Goldfarb came. “You can ring up London?” he asked, following the other RAF man out into the night. “I thought all telephone lines were long since wrecked.”

“All the civilian ones are, and likely to stay so,” the flight sergeant answered. “You want to be careful here; if you step off the path, you’ll be ankle-deep in muck. Can’t very well run a military outfit, though, without being able to talk back and forth, eh?”

“I suppose not.” Goldfarb couldn’t see the path he wasn’t supposed to step off of, which gave each step a certain feeling of adventure. He went on, “It must have been a bit dicey while the Lizards stood between here and London.”

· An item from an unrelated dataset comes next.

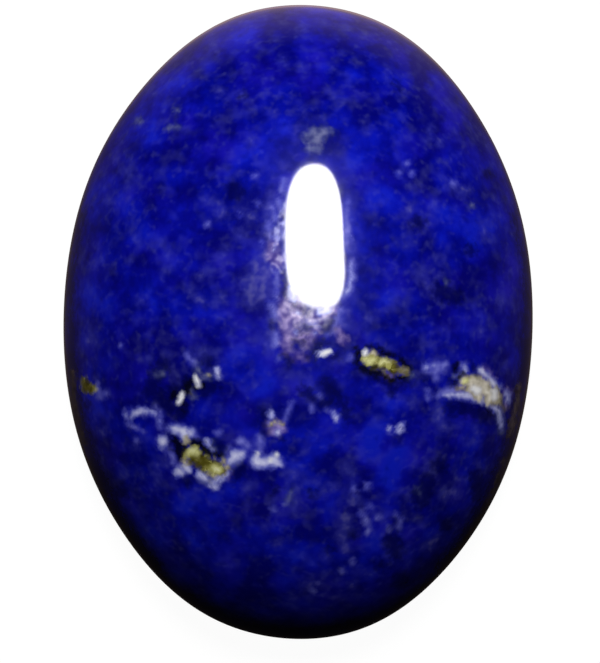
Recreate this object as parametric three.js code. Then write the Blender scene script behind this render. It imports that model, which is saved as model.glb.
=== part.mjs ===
// An oval cabochon of lapis lazuli: one piece of rock, ground flat at the back and polished to a high
// dome at the front. It lies on its flat back. Units are millimetres and +Z is up. The origin is the
// centre of the oval at the back, the long axis is along Y and the short axis along X.

import * as THREE from 'three';

// The whole stone.
const LENGTH = 30;
const WIDTH = 22.2;
const HEIGHT = 9;

// The back edge is ground off at 45 degrees, so that it doesn't chip.
const BACK_CHAMFER = 0.4;

// The girdle is the short side wall that a setting grips. It leans in a little towards the dome.
const GIRDLE_TOP = 1.4;
const GIRDLE_LEAN = 0.1;

// The dome's section is a superellipse: (radius / rim)^SPREAD + (height / rise)^FULLNESS = 1.
// With 2 and 2 it would be a plain ellipse. A higher SPREAD flattens the crown, and a lower FULLNESS
// takes material off the shoulder above the girdle.
const DOME_SPREAD = 2.2;
const DOME_FULLNESS = 1.7;

// The outline is ground by hand, so it strays a little from a true oval. Each wave goes round the
// outline `lobes` times, and its `cos` and `sin` are fractions of the radius.
const OUTLINE_WAVES = [
  { lobes: 2, cos: 0.0015, sin: 0.0032 },
  { lobes: 3, cos: -0.0024, sin: 0 },
  { lobes: 8, cos: -0.0021, sin: 0.001 },
];

// The facets of the solid.
const SEGMENTS_AROUND = 80;
const RINGS_ON_DOME = 22;

const LAPIS_BLUE = 0x10148c;

// The section from the centre of the back to the top of the dome. Radii are fractions of the oval's
// radius, and heights are in millimetres.
function sectionPoints() {
  const chamferRadius = 1 - BACK_CHAMFER / (WIDTH / 2);
  const rimRadius = 1 - GIRDLE_LEAN / (WIDTH / 2);
  const rise = HEIGHT - GIRDLE_TOP;
  const points = [
    new THREE.Vector2(0, 0),
    new THREE.Vector2(chamferRadius, 0),
    new THREE.Vector2(1, BACK_CHAMFER),
  ];
  for (let ring = 0; ring < RINGS_ON_DOME; ring += 1) {
    const angle = (Math.PI / 2) * (ring / RINGS_ON_DOME);
    const radius = rimRadius * Math.cos(angle) ** (2 / DOME_SPREAD);
    const height = GIRDLE_TOP + rise * Math.sin(angle) ** (2 / DOME_FULLNESS);
    points.push(new THREE.Vector2(radius, height));
  }
  points.push(new THREE.Vector2(0, HEIGHT));
  return points;
}

// How far the outline strays from the oval in the direction `angle`, as a fraction of the radius.
function outlineStray(angle) {
  let stray = 0;
  for (const wave of OUTLINE_WAVES) {
    stray += wave.cos * Math.cos(wave.lobes * angle) + wave.sin * Math.sin(wave.lobes * angle);
  }
  return stray;
}

// Turns the round solid of radius 1 into the oval one, and centres it on the origin.
function makeOval(geometry) {
  const position = geometry.attributes.position;
  for (let index = 0; index < position.count; index += 1) {
    const x = position.getX(index);
    const y = position.getY(index);
    const reach = 1 + outlineStray(Math.atan2(y, x));
    position.setXY(index, x * reach, y * reach);
  }
  geometry.computeBoundingBox();
  const size = geometry.boundingBox.getSize(new THREE.Vector3());
  const middle = geometry.boundingBox.getCenter(new THREE.Vector3());
  geometry.translate(-middle.x, -middle.y, 0);
  geometry.scale(WIDTH / size.x, LENGTH / size.y, 1);
  geometry.computeVertexNormals();
}

function makeCabochon() {
  const geometry = new THREE.LatheGeometry(sectionPoints(), SEGMENTS_AROUND);
  geometry.rotateX(Math.PI / 2);
  makeOval(geometry);
  const polishedLapis = new THREE.MeshStandardMaterial({
    color: LAPIS_BLUE,
    roughness: 0.12,
    metalness: 0,
  });
  const mesh = new THREE.Mesh(geometry, polishedLapis);
  mesh.name = 'cabochon';
  return mesh;
}

const stone = new THREE.Group();
stone.add(makeCabochon());

export default stone;
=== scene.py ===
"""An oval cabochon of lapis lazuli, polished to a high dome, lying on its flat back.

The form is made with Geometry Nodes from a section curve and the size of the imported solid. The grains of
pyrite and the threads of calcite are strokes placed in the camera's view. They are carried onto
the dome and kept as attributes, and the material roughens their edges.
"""

import math

import bpy
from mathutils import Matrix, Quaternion, Vector, kdtree


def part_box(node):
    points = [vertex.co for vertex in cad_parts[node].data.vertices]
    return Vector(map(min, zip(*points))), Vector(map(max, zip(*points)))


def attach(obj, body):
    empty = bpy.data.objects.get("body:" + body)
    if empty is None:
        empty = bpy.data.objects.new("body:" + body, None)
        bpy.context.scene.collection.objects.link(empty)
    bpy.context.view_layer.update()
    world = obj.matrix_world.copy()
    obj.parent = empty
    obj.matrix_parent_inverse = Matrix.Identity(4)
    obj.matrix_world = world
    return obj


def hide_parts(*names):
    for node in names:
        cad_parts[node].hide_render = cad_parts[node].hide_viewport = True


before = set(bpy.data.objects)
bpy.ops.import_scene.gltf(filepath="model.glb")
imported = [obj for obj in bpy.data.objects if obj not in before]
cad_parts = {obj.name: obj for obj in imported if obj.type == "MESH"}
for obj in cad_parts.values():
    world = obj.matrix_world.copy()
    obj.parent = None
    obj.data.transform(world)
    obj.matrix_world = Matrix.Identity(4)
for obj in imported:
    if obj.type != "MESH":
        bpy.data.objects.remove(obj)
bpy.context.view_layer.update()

MM = 0.001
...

“Oh, it was,” the flight sergeant agreed cheerily. “We were cut off a couple of times, as a matter of fact. But ground-laid cable is not what you’d call conspicuous, and we managed to infiltrate men to make repairs the couple of times it did get broken. Ah, here we are.”

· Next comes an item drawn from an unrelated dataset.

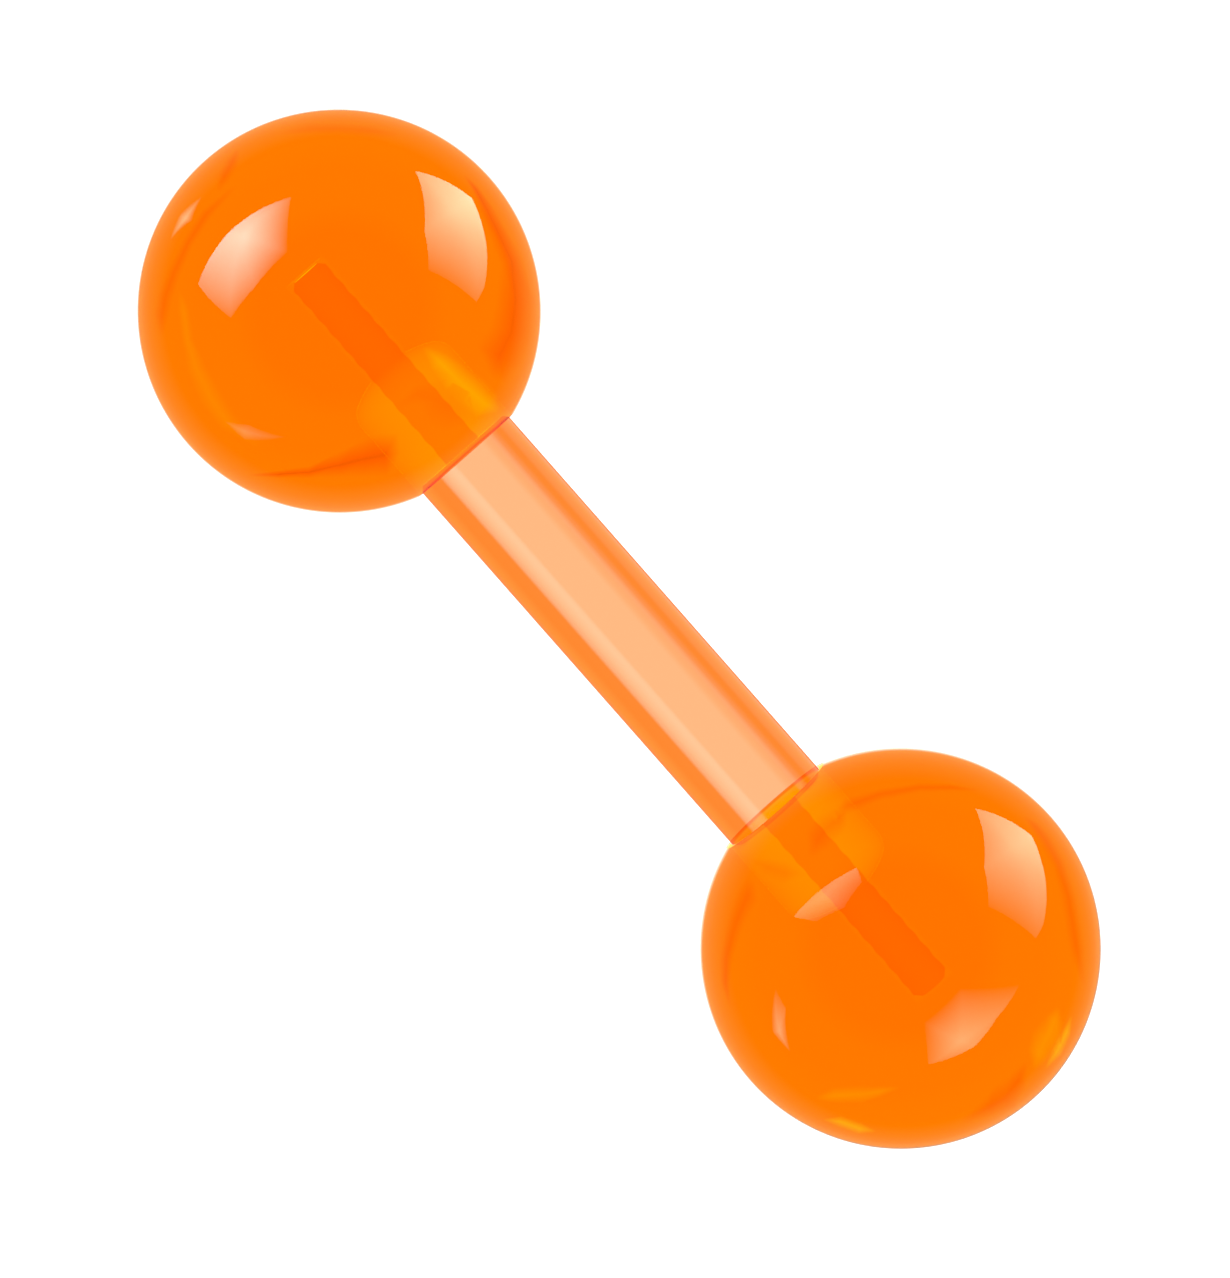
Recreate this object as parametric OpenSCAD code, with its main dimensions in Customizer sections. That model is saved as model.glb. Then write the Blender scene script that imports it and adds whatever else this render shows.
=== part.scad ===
// Cartilage barbell: a straight acrylic bar with a screw-on ball at each end, lying on a flat surface.
// The bar runs along X, both balls touch the plane z = 0, and the origin is under the middle of the bar.

/* [Ball] */
// Diameter of each ball
ball_d = 4; // [3.6:0.1:6]
// Depth of the straight side of the wide bore that takes the end of the bar
bore_depth = 0.9; // [0.6:0.05:1.1]
// Height of the wide bore's rounded end
bore_end_h = 0.31; // [0.28:0.01:0.4]
// Radius of the corner between the wide bore's side and its rounded end
bore_corner = 0.22; // [0.1:0.01:0.24]
// Width of the chamfer round the wide bore's mouth
mouth_chamfer = 0.05; // [0.02:0.01:0.1]

/* [Bar] */
// Diameter of the bar
bar_d = 1.15; // [1:0.05:1.6]
// Length of bar that shows between the two balls: 3/16 inch less what sits in the balls
bar_exposed = 4.6; // [4:0.01:16]
// How far the bar's full thickness goes into each ball
bar_seat = 0.08; // [0.04:0.01:0.1]
// Chamfer round each end of the bar's full thickness
bar_chamfer = 0.05; // [0.01:0.01:0.1]

/* [Post] */
// Diameter of the post over the crests of its thread
post_d = 0.42; // [0.3:0.01:0.6]
// Length of the post, from the end of the bar's full thickness to its tip
post_len = 2.34; // [2:0.02:2.6]
// Chamfer at the post's tip
post_chamfer = 0.06; // [0.02:0.01:0.1]

/* [Fit] */
// Gap between the bar and its bore, and between the post and its hole
fit_gap = 0.02; // [0.01:0.005:0.04]

/* [Hidden] */
$fn = 96;
ball_r = ball_d / 2;
bar_r = bar_d / 2;
post_r = post_d / 2;
bore_r = bar_r + fit_gap;
hole_r = post_r + fit_gap;
// Distance from a ball's centre to its mouth, where the bar goes in
mouth_x = sqrt(ball_r * ball_r - bar_r * bar_r);
// Distance from the middle of the bar to each ball's centre
ball_x = bar_exposed / 2 + mouth_x;
// Distance from the middle of the bar to the end of its full thickness
rod_x = bar_exposed / 2 + bar_seat;
// Distance from a ball's mouth to the bottom of the post's hole
hole_depth = bar_seat + post_len + fit_gap;
orange_ball = [1, 0.46, 0];
orange_bar = [1, 0.68, 0.4];

// In the half outlines X is the radius, and Y is what becomes +X when they are turned.

// The wide bore's rounded end: a dome that meets the corner smoothly, with Y from the bore's straight side
module bore_end_outline() {
    corner_x = bore_r - bore_corner;
    squares = corner_x * corner_x + bore_end_h * bore_end_h - bore_corner * bore_corner;
    dome_r = squares / (2 * (bore_end_h - bore_corner));
    dome_y = bore_end_h - dome_r;
    // A wedge from the dome's centre through the corner's centre holds the dome's share of the outline
    wedge_x = corner_x * dome_r / -dome_y;
    intersection() {
        translate([0, dome_y]) circle(r = dome_r);
        polygon([[0, dome_y], [wedge_x, bore_end_h], [0, bore_end_h + bore_corner]]);
    }
    intersection() {
        translate([corner_x, 0]) circle(r = bore_corner);
        square([bore_r, bore_end_h]);
    }
}

// Everything cut from a ball, with Y from the ball's centre and the mouth at -mouth_x
module socket_outline() {
    bore_end_y = bore_depth - mouth_x;
    rim_y = mouth_chamfer - mouth_x;
    translate([0, -ball_r]) square([bore_r, ball_r + bore_end_y]);
    translate([0, bore_end_y]) bore_end_outline();
    translate([0, -mouth_x]) square([hole_r, hole_depth]);
    polygon([[0, -ball_r], [bore_r + rim_y + ball_r, -ball_r], [bore_r, rim_y], [0, rim_y]]);
}

// Rod and both posts, from tip to tip
module bar_outline() {
    tip_y = rod_x + post_len;
    half = [
        [bar_r, rod_x - bar_chamfer], [bar_r - bar_chamfer, rod_x],
        [post_r, rod_x], [post_r, tip_y - post_chamfer], [post_r - post_chamfer, tip_y], [0, tip_y]
    ];
    other_half = [for (i = [len(half) - 1 : -1 : 0]) [half[i].x, -half[i].y]];
    polygon(concat(other_half, half));
}

// Turns a half outline about the bar's own line
module turned() {
    translate([0, 0, ball_r]) rotate([0, 90, 0]) rotate_extrude() children();
}

// The ball on the +X end
module ball() {
    difference() {
        translate([ball_x, 0, ball_r]) sphere(d = ball_d);
        translate([ball_x, 0, 0]) turned() socket_outline();
    }
}

module ball_right() {
    color(orange_ball) ball();
}

module ball_left() {
    color(orange_ball) mirror([1, 0, 0]) ball();
}

// Rod and both posts in one piece
module bar() {
    color(orange_bar) turned() bar_outline();
}

bar();
ball_left();
ball_right();
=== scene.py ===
"""Straight cartilage barbell of see-through orange acrylic, lying on a pale floor.

The bar and its two balls are turned shapes, made from half outlines by one Geometry Nodes tree. Every size
is in millimetres in the classes and in metres in the meshes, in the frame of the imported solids.
"""

import logging
import math
from dataclasses import dataclass
from enum import Enum

import bmesh
import bpy
from mathutils import Matrix, Vector


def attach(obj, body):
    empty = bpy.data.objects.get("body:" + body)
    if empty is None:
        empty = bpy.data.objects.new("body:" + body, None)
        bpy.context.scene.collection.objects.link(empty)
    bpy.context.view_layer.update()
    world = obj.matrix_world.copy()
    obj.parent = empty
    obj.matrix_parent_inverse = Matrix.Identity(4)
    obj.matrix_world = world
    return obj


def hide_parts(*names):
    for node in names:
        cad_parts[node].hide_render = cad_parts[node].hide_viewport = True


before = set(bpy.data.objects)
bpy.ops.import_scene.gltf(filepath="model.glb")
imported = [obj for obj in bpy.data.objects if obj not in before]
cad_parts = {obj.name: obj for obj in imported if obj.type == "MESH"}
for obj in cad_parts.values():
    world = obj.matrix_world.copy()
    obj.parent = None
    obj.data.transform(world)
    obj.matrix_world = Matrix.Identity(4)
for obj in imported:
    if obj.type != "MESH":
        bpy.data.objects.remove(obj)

MM = 0.001
IMAGE_WIDTH_PX = 1230
IMAGE_HEIGHT_PX = 1278
SAME_POINT_M = 1e-7
SHARP_DEG = 30
LOG = logging.getLogger("barbell")
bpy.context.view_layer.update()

Outline = list[tuple[float, float]]
Stops = tuple[tuple[float, str], ...]


class Side(Enum):
    """Which end of the bar a ball is on, as the sign of its place along X."""

    LEFT = -1
    RIGHT = 1


@dataclass(frozen=True)
class Barbell:
    """The sizes that the bar and its balls share."""

    ball_radius_mm: float = 2.0
    bar_radius_mm: float = 0.575
    shown_mm: float = 4.6
    seat_mm: float = 0.08

    @property
    def mouth_mm(self) -> float:
        """Distance from a ball's centre to the plane of its mouth."""
        return math.sqrt(self.ball_radius_mm**2 - self.bar_radius_mm**2)

    @property
    def centre_mm(self) -> float:
        """Distance from the middle of the bar to each ball's centre."""
        return self.shown_mm / 2 + self.mouth_mm

    @property
    def rod_end_mm(self) -> float:
        """Distance from the middle of the bar to the end of its full thickness."""
        return self.shown_mm / 2 + self.seat_mm


SIZES = Barbell()


def linear(colour: str) -> tuple[float, float, float, float]:
    """Turn an sRGB hex colour into the linear colour that a shader takes.

    Args:
        colour: Six hex digits after a hash sign.

    Returns:
        Linear red, green and blue, with an alpha of 1.
    """
    parts = [int(colour[i : i + 2], 16) / 255 for i in (1, 3, 5)]
    red, green, blue = [p / 12.92 if p <= 0.04045 else ((p + 0.055) / 1.055) ** 2.4 for p in parts]
    return red, green, blue, 1.0


def add_node(
    tree: bpy.types.NodeTree,
    kind: str,
    settings: dict[str, object] | None = None,
    values: dict[str | int, object] | None = None,
    links: dict[str | int, bpy.types.NodeSocket] | None = None,
) -> bpy.types.Node:
    """Add a node to a shader or geometry tree.

    Args:
        tree: The tree that takes the node.
        kind: The node's type, such as "ShaderNodeMath".
        settings: Values of the node's own properties.
        values: Values of its unlinked inputs, by name or number.
        links: The output that feeds each linked input, by name or number.

    Returns:
        The new node.
    """
    node = tree.nodes.new(kind)
    for name, value in (settings or {}).items():
        setattr(node, name, value)
    for name, value in (values or {}).items():
        node.inputs[name].default_value = value
    for name, socket in (links or {}).items():
        tree.links.new(socket, node.inputs[name])
    return node


def arc(centre: tuple[float, float], radius: float, start: float, end: float, steps: int) -> Outline:
    """List the points of an arc in a half outline.

    Args:
        centre: The arc's centre, as distance from the axis and distance along it.
        radius: The arc's radius.
        start: The first point's angle in radians, from the direction away from the axis towards +X.
        end: The last point's angle.
        steps: The number of straight pieces.

    Returns:
        One more point than there are pieces.
    """
    angles = [start + (end - start) * i / steps for i in range(steps + 1)]
    return [(centre[0] + radius * math.cos(a), centre[1] + radius * math.sin(a)) for a in angles]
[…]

He opened the door to a Maycrete building whose walls were already beginning to crumble even though they’d been up for only a couple of years. After the usual pair of blackout curtains, he and Goldfarb went into a stuffy little room where a corporal sat relaxing by what looked like a fancied-up version of an ordinary field telephone.

The corporal nodded to the flight sergeant. “ ‘Ello, Fred,” he said, dropping his aitches like the lower-class Londoner he undoubtedly was. “ ‘Oo’s this bloke wiv yer?”

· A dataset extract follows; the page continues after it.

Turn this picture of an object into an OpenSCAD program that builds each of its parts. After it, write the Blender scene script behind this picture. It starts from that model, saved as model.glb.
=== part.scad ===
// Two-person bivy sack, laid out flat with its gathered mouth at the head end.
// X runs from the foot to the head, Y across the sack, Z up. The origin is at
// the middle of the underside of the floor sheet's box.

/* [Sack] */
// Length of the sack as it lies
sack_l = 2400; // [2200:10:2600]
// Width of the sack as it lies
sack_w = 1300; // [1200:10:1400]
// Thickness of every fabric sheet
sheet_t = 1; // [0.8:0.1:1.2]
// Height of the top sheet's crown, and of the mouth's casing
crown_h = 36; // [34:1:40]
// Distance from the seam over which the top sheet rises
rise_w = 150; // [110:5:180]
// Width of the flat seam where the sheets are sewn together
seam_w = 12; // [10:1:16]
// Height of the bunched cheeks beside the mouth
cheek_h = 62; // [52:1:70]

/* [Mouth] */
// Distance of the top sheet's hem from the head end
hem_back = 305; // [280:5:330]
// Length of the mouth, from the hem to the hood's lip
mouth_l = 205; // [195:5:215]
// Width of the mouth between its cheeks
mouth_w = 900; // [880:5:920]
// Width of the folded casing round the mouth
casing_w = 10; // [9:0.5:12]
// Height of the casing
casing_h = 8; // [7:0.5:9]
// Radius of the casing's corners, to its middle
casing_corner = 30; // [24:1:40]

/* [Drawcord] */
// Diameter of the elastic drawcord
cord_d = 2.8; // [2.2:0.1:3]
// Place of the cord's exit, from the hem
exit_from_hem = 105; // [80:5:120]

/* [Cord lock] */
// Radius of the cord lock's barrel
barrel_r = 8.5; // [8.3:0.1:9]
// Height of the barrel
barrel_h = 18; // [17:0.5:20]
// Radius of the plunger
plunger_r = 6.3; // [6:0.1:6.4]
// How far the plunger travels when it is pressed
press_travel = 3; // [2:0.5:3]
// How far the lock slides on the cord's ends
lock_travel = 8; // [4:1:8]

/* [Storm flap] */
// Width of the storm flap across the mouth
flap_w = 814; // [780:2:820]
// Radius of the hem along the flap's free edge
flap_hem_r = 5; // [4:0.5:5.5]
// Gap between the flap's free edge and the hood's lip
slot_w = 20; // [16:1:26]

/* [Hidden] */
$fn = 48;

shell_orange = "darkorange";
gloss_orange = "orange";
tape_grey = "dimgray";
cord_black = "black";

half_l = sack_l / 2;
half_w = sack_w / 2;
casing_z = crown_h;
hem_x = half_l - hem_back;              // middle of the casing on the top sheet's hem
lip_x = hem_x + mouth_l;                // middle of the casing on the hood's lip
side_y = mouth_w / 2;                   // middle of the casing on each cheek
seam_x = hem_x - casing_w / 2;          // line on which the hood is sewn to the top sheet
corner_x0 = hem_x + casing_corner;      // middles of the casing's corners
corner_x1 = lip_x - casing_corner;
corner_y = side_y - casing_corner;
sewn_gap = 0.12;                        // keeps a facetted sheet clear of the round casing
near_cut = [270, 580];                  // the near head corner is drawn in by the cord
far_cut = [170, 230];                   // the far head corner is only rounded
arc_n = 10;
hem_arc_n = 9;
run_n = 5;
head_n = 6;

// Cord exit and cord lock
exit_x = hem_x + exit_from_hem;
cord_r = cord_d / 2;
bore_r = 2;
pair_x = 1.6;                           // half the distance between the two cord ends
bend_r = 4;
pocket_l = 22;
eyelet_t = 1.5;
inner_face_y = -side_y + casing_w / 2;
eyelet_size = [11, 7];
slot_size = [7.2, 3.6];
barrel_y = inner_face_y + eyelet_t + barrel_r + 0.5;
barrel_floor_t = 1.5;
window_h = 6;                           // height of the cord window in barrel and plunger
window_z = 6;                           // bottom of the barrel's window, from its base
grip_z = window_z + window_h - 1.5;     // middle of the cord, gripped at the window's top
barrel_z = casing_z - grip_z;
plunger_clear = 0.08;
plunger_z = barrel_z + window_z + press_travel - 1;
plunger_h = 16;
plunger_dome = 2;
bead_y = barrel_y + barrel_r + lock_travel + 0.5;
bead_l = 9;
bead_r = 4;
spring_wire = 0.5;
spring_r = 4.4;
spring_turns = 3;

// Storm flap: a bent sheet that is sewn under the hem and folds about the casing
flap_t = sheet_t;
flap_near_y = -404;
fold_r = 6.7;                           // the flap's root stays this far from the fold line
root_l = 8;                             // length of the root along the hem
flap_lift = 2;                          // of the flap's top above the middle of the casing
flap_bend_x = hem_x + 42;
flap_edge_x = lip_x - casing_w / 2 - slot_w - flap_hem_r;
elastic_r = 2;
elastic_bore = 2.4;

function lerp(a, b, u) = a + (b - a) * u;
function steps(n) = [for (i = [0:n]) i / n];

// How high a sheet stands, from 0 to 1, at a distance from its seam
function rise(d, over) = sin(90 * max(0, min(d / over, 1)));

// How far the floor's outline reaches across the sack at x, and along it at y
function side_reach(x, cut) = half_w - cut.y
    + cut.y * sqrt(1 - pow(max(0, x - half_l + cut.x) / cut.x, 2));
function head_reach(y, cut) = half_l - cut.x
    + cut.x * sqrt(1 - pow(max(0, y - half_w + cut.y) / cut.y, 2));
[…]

“Flying officer says we’ve got to ring up London, figure out what the devil to do with him,” the flight sergeant-Fred-answered. “Get them on the horn for me, would you?”

“Right y’are.” The corporal vigorously turned the crank on the side of the telephone, then picked up the handset. Goldfarb watched the process with interest. Any new gadget fascinated him, and he hadn’t seen this model telephone before. He wished he could ask questions, but the corporal was intent on his task. Suddenly the fellow grinned and began to talk: “ ‘Ello, darlin’, I was ‘opin’ you’d be on tonight. ‘Ow’s tricks?”

“Chat her up another time, Nigel,” Fred said dryly. “This is business.”

The corporal nodded, saying, “Listen, love, put me through”-it came outfrew- ”to the blokes in Personnel, would you? That’s a lamb-we got us a square peg wot wants a round ‘ole.” He waited, then passed the handset to the flight sergeant.

Fred told Goldfarb’s story to whoever was on the other end in London. The longer he talked, the more excited he sounded and the more details he asked of Goldfarb. “Very good, sir. Thank you, sir,” he said at last. “I’ll see that he’s sent on there straightway.” He hung up.

“Sent on where?” Goldfarb asked.

“Dover,” the flight sergeant answered. “The Lizards never got that far, and I gather something which may interest you is going on there, though they wouldn’t tell me-What’s so funny?”